Even better, there’s this:

“Germaine came in, about eight o’clock, looking very drawn and pale. I told her so. ‘You’re looking concave. That’s wrong. Germaine Greer should look convex.’ She stuck out her breasts. I served her supper. She never compliments me. I said, ‘You’re not getting enough rest.’ She said, “I use a lot of rouge.’ ‘No,’ I said, ‘that’s not good enough. You must rest.’ It gave me a thrill to tell her what to do. She said, ‘I’m getting wrinkled, and the stress wrinkles I most resent are those here’—and she traced them down from her lower lip to her chin—‘which come from having to restrain myself from saying exactly what I think about everything.’ I laughed and wanted to say, ‘You restrain yourself?’ but said, ‘You should say everything you want.’ She made a face. I was pleased that she ate a lot of supper.”
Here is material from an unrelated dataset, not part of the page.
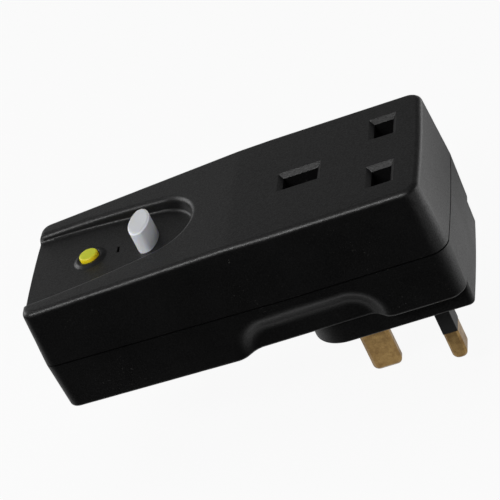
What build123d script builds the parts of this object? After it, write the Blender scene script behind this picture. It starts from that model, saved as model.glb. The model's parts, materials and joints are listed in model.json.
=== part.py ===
from build123d import *
import os
from math import cos, radians, sin, tan

# A plug-in residual current adapter, in millimetres.
# +Z is the outward normal of the front face that holds the socket, and the plug pins point along -Z.
# +X runs along the length towards the live and neutral pins, and the live side is -Y.
# The origin is on the plug face, midway between the earth pin and the line of the other two pins.

# Plug and socket layout
EARTH_TO_LINE = 22.2
LINE_SPACING = 22.2
EARTH_PIN = (8.0, 4.0, 22.73)
LINE_PIN = (4.0, 6.35, 17.73)
SLEEVE_LENGTH = 9.3
SLEEVE_SKIN = 0.3
EARTH_TIP = (1.7, 1.0)
LINE_TIP = (1.7, 0.6)
PIN_EDGE = 0.25
EARTH_APERTURE = (9.4, 5.9)
LINE_APERTURE = (5.2, 7.5)
APERTURE_CHAMFER = 1.15

# Shell
BOSS_DEPTH = 6.4
REAR_SHELL_DEPTH = 14.3
FRONT_SHELL_DEPTH = 19.05
HALF_WIDTH = 24.35
END_TAPER = 2.65
RIGHT_X = 22.55
LEFT_X = -88.6
BEND_X = -20.0
END_BOW = 0.5
CORNER_RADIUS = 5.0
LEFT_CORNER_RADIUS = 3.8
FRONT_DRAFT = 2.86
REAR_DRAFT = 2.2
WALL = 2.5
FALL_START_X = -29.4
FRONT_FALL = 2.4
FALL_BLEND = 60.0
FRONT_EDGE = 1.6
REAR_EDGE = 1.0
GROOVE_HEIGHT = 0.4
GROOVE_DEPTH = 0.6
TONGUE_HEIGHT = 1.2
TONGUE_WIDTH = 1.1

# Plug boss
BOSS_RECESS = 5.25
BOSS_LEFT_X = -22.2
BOSS_LEFT_RADIUS = 10.0
BOSS_CORNER_RADIUS = 1.6
BOSS_EDGE = 0.7
BOSS_FLOOR = 3.0
BOSS_STEP = 0.5
BOSS_SETBACK = 0.08

# Finger grips in the sides of the rear shell
GRIP_DEPTH = 4.35
GRIP_LEFT_X = -34.6
GRIP_RIGHT_X = -3.2
GRIP_TOP = 12.6
GRIP_CORNER = 5.0
GRIP_SLOPE = 49.0
GRIP_BLEND = 4.5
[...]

All too soon, Plante leaves Greer at the lake house and all is as it was: Nikos, London, this and that.

On the plane ride over to London, there is this, which is, for this reader, the final straw:

“Before the airplane took off, I noted, at the far end of the row of seats I’m in, Allen Ginsberg stand up and take out from the overhead locker a canvas bag from which, still standing, he took out and put back papers and magazines as if he couldn’t decide which ones he wanted to read. As there were not yet passengers between us, I leaned forward, when he sat, and introduced myself. I said we’d met years ago through Stephen Spender. ‘Oh, yes,’ he said, ‘I met you in New Orleans.’ He thinks I’m Bryan. ‘No,’ I said, ‘I’m another friend of Stephen.’ Ginsberg smiled. Then the passengers came to take the seats between us.

“I realized I have little interest in Allen Ginsberg.”
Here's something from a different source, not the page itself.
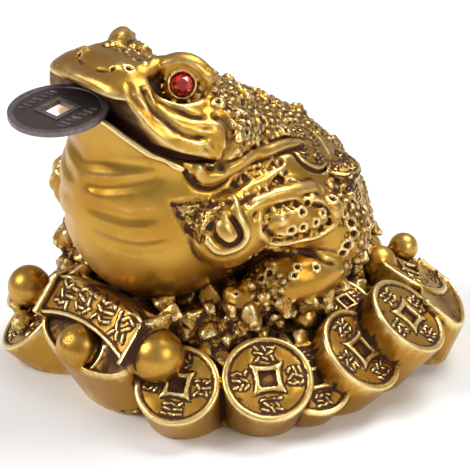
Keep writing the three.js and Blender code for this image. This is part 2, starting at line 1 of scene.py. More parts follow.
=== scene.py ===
"""A money toad: a gilded resin figure on a heap of coins, with a loose cash coin in its mouth.

The casting is modelled in clay on a grid of distances, in millimetres: forms are melted together,
lines of flesh are laid on the hide, and creases, pits and strokes are cut into it. The coin and the
eye stones are modelled from primitives.
"""

import math
from functools import partial
from itertools import product

import bpy
import numpy as np
from mathutils import Matrix, Vector


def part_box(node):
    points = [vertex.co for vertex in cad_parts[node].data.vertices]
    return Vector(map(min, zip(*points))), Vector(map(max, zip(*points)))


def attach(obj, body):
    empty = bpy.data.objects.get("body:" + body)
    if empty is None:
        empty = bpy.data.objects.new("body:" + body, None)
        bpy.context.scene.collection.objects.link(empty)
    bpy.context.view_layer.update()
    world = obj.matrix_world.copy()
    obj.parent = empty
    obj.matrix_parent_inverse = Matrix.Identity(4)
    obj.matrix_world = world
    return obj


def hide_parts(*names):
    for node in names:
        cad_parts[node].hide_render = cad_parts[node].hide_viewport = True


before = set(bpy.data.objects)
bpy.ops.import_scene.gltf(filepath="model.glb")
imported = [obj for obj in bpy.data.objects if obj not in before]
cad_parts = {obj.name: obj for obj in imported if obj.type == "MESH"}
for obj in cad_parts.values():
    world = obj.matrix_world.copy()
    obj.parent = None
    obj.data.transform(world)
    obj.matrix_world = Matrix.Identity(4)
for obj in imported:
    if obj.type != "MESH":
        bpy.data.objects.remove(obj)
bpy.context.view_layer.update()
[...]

Having worked his way through Worlds Apart, the reader concludes that, despite the fact that he seems always in motion, moving geographically from here to there, Plante’s life seems incredibly small as it is limited to those things he can himself see, taste, smell and, upon occasion, fuck. This is a world comprised of dinner parties and fine paintings which can be just about afforded; it is a world devoid of politics, other than as dinner table conversation; of interests in other persons other than the important and/or the sexy; of interests in general; in fact, other than one’s artistic output, one’s sexuality, and, of course, one’s self.

David Plante presents himself as being, like Christopher Isherwood, a camera, a writer whose chief talent is as a witness. Sadly, however, unlike Isherwood, he shoots nothing but selfies.